* _Exercise goal_
Reproduce the records below exactly as they appear.

+---+

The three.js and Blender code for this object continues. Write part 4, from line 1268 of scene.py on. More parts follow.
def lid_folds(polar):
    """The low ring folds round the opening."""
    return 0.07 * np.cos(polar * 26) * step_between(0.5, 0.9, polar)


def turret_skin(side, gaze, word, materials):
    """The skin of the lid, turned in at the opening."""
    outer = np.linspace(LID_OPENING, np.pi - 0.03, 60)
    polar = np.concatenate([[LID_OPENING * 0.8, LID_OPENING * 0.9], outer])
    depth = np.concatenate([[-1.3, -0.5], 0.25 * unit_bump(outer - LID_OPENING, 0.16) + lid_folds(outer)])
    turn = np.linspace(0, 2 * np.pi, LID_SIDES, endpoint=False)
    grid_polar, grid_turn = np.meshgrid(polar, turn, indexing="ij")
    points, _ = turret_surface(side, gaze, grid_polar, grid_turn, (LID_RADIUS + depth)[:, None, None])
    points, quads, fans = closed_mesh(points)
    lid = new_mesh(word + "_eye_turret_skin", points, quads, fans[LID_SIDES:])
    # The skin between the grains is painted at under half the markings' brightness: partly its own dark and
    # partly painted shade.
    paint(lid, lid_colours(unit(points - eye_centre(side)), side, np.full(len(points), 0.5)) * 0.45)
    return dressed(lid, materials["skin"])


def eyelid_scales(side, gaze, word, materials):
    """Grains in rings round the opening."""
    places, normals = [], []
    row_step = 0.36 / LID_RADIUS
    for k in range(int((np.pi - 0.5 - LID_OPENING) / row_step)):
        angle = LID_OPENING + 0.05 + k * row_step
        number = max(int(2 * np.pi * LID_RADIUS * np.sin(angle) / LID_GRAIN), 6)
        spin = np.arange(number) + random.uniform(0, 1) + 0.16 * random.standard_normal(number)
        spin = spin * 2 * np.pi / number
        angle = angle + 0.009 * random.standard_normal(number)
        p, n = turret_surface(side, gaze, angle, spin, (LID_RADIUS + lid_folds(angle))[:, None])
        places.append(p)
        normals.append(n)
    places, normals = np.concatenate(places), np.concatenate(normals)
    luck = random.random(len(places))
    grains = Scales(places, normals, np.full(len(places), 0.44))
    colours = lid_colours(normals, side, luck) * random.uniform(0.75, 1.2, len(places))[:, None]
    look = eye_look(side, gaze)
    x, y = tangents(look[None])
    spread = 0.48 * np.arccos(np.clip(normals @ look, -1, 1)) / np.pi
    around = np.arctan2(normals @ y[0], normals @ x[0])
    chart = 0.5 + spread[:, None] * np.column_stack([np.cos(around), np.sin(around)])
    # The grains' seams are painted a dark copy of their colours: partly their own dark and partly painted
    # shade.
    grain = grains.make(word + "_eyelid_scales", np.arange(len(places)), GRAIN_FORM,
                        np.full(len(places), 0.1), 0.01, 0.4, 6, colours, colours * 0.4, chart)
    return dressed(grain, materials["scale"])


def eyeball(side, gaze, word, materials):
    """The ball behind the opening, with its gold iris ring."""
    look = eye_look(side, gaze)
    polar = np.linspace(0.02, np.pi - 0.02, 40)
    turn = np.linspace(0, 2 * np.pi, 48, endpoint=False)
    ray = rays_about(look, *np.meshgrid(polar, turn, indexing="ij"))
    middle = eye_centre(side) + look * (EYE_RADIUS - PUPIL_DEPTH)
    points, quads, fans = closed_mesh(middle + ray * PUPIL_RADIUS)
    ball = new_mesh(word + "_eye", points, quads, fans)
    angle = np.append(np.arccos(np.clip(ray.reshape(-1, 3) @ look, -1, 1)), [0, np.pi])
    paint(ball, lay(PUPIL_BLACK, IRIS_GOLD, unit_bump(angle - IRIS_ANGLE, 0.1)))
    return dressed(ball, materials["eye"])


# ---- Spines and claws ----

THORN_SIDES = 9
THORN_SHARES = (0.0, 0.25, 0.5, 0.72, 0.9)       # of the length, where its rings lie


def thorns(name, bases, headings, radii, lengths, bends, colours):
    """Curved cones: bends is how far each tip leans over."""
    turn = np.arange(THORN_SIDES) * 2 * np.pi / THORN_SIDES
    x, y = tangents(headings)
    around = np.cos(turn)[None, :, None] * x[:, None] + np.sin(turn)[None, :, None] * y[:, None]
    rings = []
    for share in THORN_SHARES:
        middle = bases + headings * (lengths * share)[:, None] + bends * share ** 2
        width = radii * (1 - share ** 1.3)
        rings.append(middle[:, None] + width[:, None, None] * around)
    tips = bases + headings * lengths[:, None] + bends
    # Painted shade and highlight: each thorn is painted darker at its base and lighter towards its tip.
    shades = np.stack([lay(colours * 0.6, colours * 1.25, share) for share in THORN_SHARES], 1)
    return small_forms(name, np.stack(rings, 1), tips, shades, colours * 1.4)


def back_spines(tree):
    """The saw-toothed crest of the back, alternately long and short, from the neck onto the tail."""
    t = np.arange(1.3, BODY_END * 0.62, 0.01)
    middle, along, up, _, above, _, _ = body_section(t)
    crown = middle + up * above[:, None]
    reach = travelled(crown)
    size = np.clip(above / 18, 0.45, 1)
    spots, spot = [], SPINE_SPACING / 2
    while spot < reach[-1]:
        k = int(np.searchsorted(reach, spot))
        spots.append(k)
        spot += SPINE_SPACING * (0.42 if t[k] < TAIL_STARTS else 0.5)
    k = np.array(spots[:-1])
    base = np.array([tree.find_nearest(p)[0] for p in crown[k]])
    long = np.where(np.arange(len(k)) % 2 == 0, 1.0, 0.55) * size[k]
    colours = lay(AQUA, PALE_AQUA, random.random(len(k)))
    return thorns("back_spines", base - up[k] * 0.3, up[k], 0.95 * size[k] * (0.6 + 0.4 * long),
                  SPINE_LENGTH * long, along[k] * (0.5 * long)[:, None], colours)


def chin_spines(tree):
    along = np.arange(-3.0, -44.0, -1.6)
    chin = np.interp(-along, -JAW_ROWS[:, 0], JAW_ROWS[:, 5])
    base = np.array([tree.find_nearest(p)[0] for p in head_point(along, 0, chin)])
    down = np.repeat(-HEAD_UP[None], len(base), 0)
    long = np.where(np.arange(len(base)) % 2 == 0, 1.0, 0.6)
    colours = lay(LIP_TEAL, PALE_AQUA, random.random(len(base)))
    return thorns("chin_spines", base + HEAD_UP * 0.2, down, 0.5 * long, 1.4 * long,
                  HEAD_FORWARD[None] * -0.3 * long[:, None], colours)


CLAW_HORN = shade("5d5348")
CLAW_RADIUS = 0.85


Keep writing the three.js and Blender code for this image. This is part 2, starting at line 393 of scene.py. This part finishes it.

+---+

* _Result of this exercise_
The three.js and Blender code for this object continues. Write part 4, from line 1268 of scene.py on. More parts follow.
def lid_folds(polar):
    """The low ring folds round the opening."""
    return 0.07 * np.cos(polar * 26) * step_between(0.5, 0.9, polar)


def turret_skin(side, gaze, word, materials):
    """The skin of the lid, turned in at the opening."""
    outer = np.linspace(LID_OPENING, np.pi - 0.03, 60)
    polar = np.concatenate([[LID_OPENING * 0.8, LID_OPENING * 0.9], outer])
    depth = np.concatenate([[-1.3, -0.5], 0.25 * unit_bump(outer - LID_OPENING, 0.16) + lid_folds(outer)])
    turn = np.linspace(0, 2 * np.pi, LID_SIDES, endpoint=False)
    grid_polar, grid_turn = np.meshgrid(polar, turn, indexing="ij")
    points, _ = turret_surface(side, gaze, grid_polar, grid_turn, (LID_RADIUS + depth)[:, None, None])
    points, quads, fans = closed_mesh(points)
    lid = new_mesh(word + "_eye_turret_skin", points, quads, fans[LID_SIDES:])
    # The skin between the grains is painted at under half the markings' brightness: partly its own dark and
    # partly painted shade.
    paint(lid, lid_colours(unit(points - eye_centre(side)), side, np.full(len(points), 0.5)) * 0.45)
    return dressed(lid, materials["skin"])


def eyelid_scales(side, gaze, word, materials):
    """Grains in rings round the opening."""
    places, normals = [], []
    row_step = 0.36 / LID_RADIUS
    for k in range(int((np.pi - 0.5 - LID_OPENING) / row_step)):
        angle = LID_OPENING + 0.05 + k * row_step
        number = max(int(2 * np.pi * LID_RADIUS * np.sin(angle) / LID_GRAIN), 6)
        spin = np.arange(number) + random.uniform(0, 1) + 0.16 * random.standard_normal(number)
        spin = spin * 2 * np.pi / number
        angle = angle + 0.009 * random.standard_normal(number)
        p, n = turret_surface(side, gaze, angle, spin, (LID_RADIUS + lid_folds(angle))[:, None])
        places.append(p)
        normals.append(n)
    places, normals = np.concatenate(places), np.concatenate(normals)
    luck = random.random(len(places))
    grains = Scales(places, normals, np.full(len(places), 0.44))
    colours = lid_colours(normals, side, luck) * random.uniform(0.75, 1.2, len(places))[:, None]
    look = eye_look(side, gaze)
    x, y = tangents(look[None])
    spread = 0.48 * np.arccos(np.clip(normals @ look, -1, 1)) / np.pi
    around = np.arctan2(normals @ y[0], normals @ x[0])
    chart = 0.5 + spread[:, None] * np.column_stack([np.cos(around), np.sin(around)])
    # The grains' seams are painted a dark copy of their colours: partly their own dark and partly painted
    # shade.
    grain = grains.make(word + "_eyelid_scales", np.arange(len(places)), GRAIN_FORM,
                        np.full(len(places), 0.1), 0.01, 0.4, 6, colours, colours * 0.4, chart)
    return dressed(grain, materials["scale"])


def eyeball(side, gaze, word, materials):
    """The ball behind the opening, with its gold iris ring."""
    look = eye_look(side, gaze)
    polar = np.linspace(0.02, np.pi - 0.02, 40)
    turn = np.linspace(0, 2 * np.pi, 48, endpoint=False)
    ray = rays_about(look, *np.meshgrid(polar, turn, indexing="ij"))
    middle = eye_centre(side) + look * (EYE_RADIUS - PUPIL_DEPTH)
    points, quads, fans = closed_mesh(middle + ray * PUPIL_RADIUS)
    ball = new_mesh(word + "_eye", points, quads, fans)
    angle = np.append(np.arccos(np.clip(ray.reshape(-1, 3) @ look, -1, 1)), [0, np.pi])
    paint(ball, lay(PUPIL_BLACK, IRIS_GOLD, unit_bump(angle - IRIS_ANGLE, 0.1)))
    return dressed(ball, materials["eye"])


# ---- Spines and claws ----

THORN_SIDES = 9
THORN_SHARES = (0.0, 0.25, 0.5, 0.72, 0.9)       # of the length, where its rings lie


def thorns(name, bases, headings, radii, lengths, bends, colours):
    """Curved cones: bends is how far each tip leans over."""
    turn = np.arange(THORN_SIDES) * 2 * np.pi / THORN_SIDES
    x, y = tangents(headings)
    around = np.cos(turn)[None, :, None] * x[:, None] + np.sin(turn)[None, :, None] * y[:, None]
    rings = []
    for share in THORN_SHARES:
        middle = bases + headings * (lengths * share)[:, None] + bends * share ** 2
        width = radii * (1 - share ** 1.3)
        rings.append(middle[:, None] + width[:, None, None] * around)
    tips = bases + headings * lengths[:, None] + bends
    # Painted shade and highlight: each thorn is painted darker at its base and lighter towards its tip.
    shades = np.stack([lay(colours * 0.6, colours * 1.25, share) for share in THORN_SHARES], 1)
    return small_forms(name, np.stack(rings, 1), tips, shades, colours * 1.4)


def back_spines(tree):
    """The saw-toothed crest of the back, alternately long and short, from the neck onto the tail."""
    t = np.arange(1.3, BODY_END * 0.62, 0.01)
    middle, along, up, _, above, _, _ = body_section(t)
    crown = middle + up * above[:, None]
    reach = travelled(crown)
    size = np.clip(above / 18, 0.45, 1)
    spots, spot = [], SPINE_SPACING / 2
    while spot < reach[-1]:
        k = int(np.searchsorted(reach, spot))
        spots.append(k)
        spot += SPINE_SPACING * (0.42 if t[k] < TAIL_STARTS else 0.5)
    k = np.array(spots[:-1])
    base = np.array([tree.find_nearest(p)[0] for p in crown[k]])
    long = np.where(np.arange(len(k)) % 2 == 0, 1.0, 0.55) * size[k]
    colours = lay(AQUA, PALE_AQUA, random.random(len(k)))
    return thorns("back_spines", base - up[k] * 0.3, up[k], 0.95 * size[k] * (0.6 + 0.4 * long),
                  SPINE_LENGTH * long, along[k] * (0.5 * long)[:, None], colours)


def chin_spines(tree):
    along = np.arange(-3.0, -44.0, -1.6)
    chin = np.interp(-along, -JAW_ROWS[:, 0], JAW_ROWS[:, 5])
    base = np.array([tree.find_nearest(p)[0] for p in head_point(along, 0, chin)])
    down = np.repeat(-HEAD_UP[None], len(base), 0)
    long = np.where(np.arange(len(base)) % 2 == 0, 1.0, 0.6)
    colours = lay(LIP_TEAL, PALE_AQUA, random.random(len(base)))
    return thorns("chin_spines", base + HEAD_UP * 0.2, down, 0.5 * long, 1.4 * long,
                  HEAD_FORWARD[None] * -0.3 * long[:, None], colours)


CLAW_HORN = shade("5d5348")
CLAW_RADIUS = 0.85


Keep writing the three.js and Blender code for this image. This is part 2, starting at line 393 of scene.py. This part finishes it.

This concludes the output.